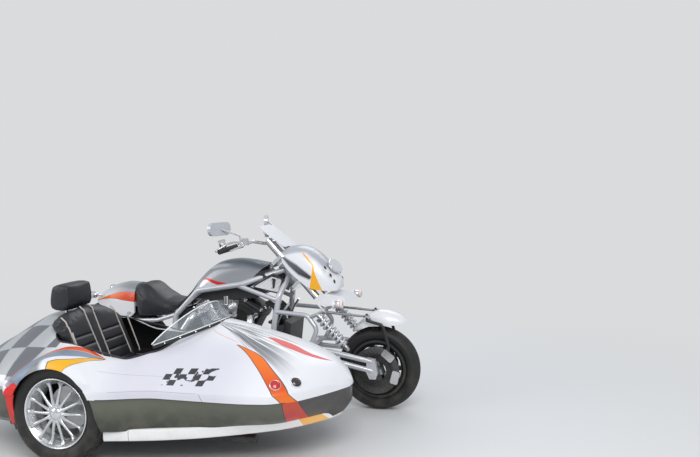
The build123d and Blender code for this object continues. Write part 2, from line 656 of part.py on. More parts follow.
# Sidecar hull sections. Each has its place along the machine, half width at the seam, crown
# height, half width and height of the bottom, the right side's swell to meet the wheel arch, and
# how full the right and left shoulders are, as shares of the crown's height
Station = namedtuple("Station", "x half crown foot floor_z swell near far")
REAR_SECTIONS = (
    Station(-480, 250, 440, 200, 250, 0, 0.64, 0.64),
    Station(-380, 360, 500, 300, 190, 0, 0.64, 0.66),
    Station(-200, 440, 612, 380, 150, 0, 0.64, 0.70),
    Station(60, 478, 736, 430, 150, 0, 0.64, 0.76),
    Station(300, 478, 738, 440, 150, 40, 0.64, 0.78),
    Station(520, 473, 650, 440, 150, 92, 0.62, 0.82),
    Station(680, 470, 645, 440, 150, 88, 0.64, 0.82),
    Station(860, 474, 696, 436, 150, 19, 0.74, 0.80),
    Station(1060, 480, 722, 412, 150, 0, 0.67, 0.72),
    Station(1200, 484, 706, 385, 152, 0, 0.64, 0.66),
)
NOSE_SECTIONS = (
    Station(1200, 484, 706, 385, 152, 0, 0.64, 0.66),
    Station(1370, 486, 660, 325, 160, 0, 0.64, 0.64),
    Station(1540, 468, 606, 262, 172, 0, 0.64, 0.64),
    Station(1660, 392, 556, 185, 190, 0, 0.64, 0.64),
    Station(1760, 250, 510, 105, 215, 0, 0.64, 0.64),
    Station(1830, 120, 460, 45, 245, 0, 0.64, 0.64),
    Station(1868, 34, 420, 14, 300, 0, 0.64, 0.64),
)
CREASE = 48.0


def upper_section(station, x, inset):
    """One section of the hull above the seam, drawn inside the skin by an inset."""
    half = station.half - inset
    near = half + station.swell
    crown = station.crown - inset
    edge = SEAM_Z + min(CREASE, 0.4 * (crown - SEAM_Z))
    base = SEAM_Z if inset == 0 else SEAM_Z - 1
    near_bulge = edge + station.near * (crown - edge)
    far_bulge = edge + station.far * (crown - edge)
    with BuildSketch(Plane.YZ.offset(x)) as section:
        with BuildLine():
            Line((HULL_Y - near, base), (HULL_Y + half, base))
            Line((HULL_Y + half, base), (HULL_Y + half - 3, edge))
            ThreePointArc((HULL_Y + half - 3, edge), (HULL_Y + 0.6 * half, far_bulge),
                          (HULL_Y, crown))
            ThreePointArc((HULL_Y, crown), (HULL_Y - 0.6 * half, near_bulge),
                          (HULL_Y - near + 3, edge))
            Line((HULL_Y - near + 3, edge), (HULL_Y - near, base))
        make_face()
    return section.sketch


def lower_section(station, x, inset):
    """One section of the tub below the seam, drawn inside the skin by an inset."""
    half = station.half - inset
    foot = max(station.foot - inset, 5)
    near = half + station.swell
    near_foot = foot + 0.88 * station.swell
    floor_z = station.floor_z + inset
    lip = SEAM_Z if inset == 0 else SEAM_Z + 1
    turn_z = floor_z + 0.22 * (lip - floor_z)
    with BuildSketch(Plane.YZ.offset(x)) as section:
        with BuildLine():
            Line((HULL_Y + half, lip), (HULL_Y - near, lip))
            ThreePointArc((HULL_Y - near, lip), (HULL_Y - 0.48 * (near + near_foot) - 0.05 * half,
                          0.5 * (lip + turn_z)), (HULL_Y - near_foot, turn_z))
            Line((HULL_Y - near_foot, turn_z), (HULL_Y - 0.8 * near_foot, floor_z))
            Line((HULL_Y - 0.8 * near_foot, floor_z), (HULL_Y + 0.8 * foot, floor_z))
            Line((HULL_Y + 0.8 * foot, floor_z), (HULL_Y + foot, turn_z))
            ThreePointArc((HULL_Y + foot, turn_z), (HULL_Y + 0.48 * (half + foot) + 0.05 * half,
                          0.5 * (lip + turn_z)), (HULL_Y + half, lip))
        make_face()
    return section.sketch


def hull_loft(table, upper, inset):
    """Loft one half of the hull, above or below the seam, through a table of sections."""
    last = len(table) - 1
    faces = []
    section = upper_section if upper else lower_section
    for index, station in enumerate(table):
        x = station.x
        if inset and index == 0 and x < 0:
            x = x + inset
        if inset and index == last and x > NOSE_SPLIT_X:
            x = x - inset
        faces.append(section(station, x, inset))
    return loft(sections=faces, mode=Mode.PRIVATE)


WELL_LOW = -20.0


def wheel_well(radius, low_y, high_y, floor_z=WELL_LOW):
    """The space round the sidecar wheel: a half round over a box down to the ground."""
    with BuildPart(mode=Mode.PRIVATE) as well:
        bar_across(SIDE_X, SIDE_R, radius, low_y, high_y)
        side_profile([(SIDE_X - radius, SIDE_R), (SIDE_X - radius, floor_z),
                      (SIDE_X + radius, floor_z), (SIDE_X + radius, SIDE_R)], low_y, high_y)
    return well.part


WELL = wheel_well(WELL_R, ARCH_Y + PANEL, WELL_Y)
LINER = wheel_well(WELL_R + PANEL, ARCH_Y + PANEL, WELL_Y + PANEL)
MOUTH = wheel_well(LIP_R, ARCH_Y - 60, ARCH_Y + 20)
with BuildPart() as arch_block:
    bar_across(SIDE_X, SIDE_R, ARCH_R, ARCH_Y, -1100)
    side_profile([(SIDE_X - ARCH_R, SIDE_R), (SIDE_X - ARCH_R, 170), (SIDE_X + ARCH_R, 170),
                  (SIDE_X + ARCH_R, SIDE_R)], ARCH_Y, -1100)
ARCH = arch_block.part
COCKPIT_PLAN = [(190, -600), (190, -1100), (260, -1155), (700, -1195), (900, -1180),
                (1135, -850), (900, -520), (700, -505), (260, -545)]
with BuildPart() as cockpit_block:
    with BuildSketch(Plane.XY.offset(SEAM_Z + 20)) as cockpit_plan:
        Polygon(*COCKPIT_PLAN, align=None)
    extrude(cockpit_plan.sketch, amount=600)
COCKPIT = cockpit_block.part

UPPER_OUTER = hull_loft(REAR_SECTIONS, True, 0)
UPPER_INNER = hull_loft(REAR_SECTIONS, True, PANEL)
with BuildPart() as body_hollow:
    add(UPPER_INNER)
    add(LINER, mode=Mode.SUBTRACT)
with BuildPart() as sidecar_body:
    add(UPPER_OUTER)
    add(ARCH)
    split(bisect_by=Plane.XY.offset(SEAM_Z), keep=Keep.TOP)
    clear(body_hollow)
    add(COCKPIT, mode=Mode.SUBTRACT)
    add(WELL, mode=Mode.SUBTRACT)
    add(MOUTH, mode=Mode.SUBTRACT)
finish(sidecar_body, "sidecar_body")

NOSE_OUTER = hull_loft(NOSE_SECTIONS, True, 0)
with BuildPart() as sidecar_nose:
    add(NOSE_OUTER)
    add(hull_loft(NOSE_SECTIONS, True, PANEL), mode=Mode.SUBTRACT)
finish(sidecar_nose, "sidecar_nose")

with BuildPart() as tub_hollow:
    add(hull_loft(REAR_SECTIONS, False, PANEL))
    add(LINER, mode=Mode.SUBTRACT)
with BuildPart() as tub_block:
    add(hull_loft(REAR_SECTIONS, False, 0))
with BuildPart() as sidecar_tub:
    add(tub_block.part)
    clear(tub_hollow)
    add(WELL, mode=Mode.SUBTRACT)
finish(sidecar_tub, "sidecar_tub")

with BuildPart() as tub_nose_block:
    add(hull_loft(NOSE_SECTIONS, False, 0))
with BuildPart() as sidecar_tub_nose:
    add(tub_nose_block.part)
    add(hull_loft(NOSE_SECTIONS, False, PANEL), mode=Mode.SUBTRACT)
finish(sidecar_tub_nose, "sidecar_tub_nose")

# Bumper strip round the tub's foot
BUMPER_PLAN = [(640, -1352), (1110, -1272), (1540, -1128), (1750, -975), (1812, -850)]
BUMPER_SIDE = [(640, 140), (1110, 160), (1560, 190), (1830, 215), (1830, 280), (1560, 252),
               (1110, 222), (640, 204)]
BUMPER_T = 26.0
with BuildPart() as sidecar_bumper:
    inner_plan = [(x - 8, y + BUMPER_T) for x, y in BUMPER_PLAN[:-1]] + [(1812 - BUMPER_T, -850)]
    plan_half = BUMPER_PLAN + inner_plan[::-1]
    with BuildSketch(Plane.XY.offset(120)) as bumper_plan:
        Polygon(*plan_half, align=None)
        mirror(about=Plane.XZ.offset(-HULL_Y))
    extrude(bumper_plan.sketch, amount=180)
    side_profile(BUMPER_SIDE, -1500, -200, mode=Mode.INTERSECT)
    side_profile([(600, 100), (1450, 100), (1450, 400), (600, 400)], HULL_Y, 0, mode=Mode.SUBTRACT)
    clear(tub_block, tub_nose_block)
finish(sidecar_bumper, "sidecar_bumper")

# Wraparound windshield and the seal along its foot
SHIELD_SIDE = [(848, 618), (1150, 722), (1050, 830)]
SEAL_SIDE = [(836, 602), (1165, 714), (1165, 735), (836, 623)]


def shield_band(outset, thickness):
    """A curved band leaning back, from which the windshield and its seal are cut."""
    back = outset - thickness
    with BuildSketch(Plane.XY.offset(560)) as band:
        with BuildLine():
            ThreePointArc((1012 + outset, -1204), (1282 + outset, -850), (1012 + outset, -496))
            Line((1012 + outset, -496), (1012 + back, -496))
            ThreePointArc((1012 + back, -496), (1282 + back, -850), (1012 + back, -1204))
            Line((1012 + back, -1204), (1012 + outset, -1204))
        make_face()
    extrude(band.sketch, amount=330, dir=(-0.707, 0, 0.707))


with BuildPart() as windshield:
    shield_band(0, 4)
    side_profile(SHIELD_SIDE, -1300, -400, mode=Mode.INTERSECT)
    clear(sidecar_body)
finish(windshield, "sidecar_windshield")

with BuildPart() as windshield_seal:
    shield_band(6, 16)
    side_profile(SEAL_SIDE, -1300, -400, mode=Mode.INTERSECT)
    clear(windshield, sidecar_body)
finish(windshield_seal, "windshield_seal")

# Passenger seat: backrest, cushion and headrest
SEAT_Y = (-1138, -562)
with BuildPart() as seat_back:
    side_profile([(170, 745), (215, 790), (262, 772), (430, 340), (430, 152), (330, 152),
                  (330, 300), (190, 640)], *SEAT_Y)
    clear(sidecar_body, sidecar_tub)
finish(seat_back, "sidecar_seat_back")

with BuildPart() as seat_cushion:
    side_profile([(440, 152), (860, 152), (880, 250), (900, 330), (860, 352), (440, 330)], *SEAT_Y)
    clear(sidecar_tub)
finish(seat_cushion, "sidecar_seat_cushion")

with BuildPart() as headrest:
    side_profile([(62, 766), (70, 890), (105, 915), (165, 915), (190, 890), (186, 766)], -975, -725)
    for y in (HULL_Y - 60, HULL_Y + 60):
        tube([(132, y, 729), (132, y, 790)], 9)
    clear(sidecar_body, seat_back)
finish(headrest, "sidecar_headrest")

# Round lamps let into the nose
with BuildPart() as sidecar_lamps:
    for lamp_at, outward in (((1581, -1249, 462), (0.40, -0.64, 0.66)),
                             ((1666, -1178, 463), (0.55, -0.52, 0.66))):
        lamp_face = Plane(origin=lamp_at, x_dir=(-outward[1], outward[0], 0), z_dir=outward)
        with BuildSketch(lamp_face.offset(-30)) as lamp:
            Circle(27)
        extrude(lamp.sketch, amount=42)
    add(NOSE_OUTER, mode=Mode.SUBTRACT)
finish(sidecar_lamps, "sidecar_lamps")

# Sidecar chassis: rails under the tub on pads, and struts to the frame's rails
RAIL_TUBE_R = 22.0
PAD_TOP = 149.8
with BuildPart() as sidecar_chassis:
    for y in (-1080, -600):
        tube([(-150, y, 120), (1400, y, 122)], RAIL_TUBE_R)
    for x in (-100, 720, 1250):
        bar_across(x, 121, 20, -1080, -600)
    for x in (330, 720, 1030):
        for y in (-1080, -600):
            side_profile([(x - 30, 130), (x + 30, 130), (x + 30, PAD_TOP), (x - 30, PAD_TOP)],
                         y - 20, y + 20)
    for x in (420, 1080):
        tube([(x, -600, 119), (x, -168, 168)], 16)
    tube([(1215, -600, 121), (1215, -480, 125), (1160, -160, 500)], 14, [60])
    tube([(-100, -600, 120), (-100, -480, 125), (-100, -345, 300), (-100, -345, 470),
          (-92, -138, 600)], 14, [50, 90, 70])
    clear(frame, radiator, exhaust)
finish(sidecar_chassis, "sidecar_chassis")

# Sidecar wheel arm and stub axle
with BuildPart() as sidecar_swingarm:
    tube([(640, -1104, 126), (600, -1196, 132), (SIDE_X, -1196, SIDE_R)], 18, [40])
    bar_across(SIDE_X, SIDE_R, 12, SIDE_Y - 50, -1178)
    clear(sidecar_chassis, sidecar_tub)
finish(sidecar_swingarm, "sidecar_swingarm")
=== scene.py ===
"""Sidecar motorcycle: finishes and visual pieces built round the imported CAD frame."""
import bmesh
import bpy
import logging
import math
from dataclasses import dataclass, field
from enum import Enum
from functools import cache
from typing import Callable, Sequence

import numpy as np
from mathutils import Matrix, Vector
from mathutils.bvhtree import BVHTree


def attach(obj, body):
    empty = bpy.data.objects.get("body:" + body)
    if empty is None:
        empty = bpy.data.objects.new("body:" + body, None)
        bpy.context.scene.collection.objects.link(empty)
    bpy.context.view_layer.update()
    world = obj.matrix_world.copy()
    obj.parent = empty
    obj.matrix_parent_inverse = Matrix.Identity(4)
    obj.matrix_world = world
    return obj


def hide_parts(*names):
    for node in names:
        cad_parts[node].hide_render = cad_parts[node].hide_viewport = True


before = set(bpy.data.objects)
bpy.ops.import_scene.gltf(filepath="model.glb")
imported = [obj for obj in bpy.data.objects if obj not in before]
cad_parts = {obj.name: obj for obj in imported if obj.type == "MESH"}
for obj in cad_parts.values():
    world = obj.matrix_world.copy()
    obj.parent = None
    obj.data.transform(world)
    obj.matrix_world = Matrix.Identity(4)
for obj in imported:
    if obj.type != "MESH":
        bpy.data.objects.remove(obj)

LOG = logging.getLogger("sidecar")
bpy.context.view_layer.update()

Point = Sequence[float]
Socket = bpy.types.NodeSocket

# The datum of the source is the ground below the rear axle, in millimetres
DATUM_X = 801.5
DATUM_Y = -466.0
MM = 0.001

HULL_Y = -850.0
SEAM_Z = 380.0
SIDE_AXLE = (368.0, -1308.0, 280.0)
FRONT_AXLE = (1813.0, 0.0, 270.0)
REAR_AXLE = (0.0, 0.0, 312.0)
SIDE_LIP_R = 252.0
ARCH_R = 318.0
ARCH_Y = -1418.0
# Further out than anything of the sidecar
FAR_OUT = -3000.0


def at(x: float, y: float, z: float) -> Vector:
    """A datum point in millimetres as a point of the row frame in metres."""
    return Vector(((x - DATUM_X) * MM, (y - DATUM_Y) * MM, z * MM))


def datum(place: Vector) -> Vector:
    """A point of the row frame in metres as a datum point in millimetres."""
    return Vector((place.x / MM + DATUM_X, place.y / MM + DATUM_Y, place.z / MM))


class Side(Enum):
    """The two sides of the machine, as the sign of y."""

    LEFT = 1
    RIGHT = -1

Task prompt
From the first line of the data through the line with "CREASE = 48.0", quote each line exactly and add nothing else.

Exercise solution
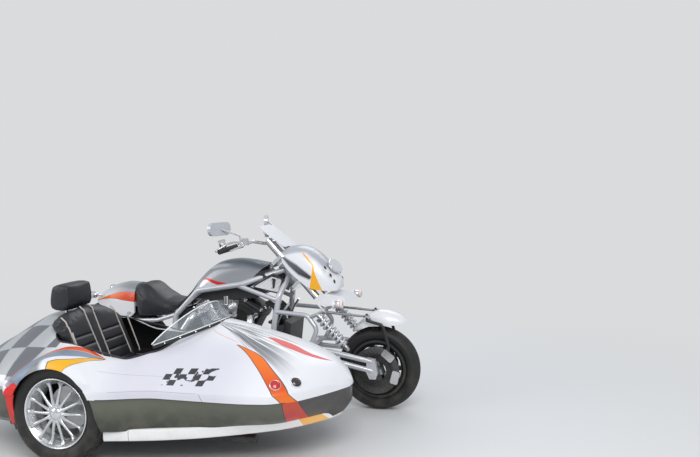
The build123d and Blender code for this object continues. Write part 2, from line 656 of part.py on. More parts follow.
# Sidecar hull sections. Each has its place along the machine, half width at the seam, crown
# height, half width and height of the bottom, the right side's swell to meet the wheel arch, and
# how full the right and left shoulders are, as shares of the crown's height
Station = namedtuple("Station", "x half crown foot floor_z swell near far")
REAR_SECTIONS = (
    Station(-480, 250, 440, 200, 250, 0, 0.64, 0.64),
    Station(-380, 360, 500, 300, 190, 0, 0.64, 0.66),
    Station(-200, 440, 612, 380, 150, 0, 0.64, 0.70),
    Station(60, 478, 736, 430, 150, 0, 0.64, 0.76),
    Station(300, 478, 738, 440, 150, 40, 0.64, 0.78),
    Station(520, 473, 650, 440, 150, 92, 0.62, 0.82),
    Station(680, 470, 645, 440, 150, 88, 0.64, 0.82),
    Station(860, 474, 696, 436, 150, 19, 0.74, 0.80),
    Station(1060, 480, 722, 412, 150, 0, 0.67, 0.72),
    Station(1200, 484, 706, 385, 152, 0, 0.64, 0.66),
)
NOSE_SECTIONS = (
    Station(1200, 484, 706, 385, 152, 0, 0.64, 0.66),
    Station(1370, 486, 660, 325, 160, 0, 0.64, 0.64),
    Station(1540, 468, 606, 262, 172, 0, 0.64, 0.64),
    Station(1660, 392, 556, 185, 190, 0, 0.64, 0.64),
    Station(1760, 250, 510, 105, 215, 0, 0.64, 0.64),
    Station(1830, 120, 460, 45, 245, 0, 0.64, 0.64),
    Station(1868, 34, 420, 14, 300, 0, 0.64, 0.64),
)
CREASE = 48.0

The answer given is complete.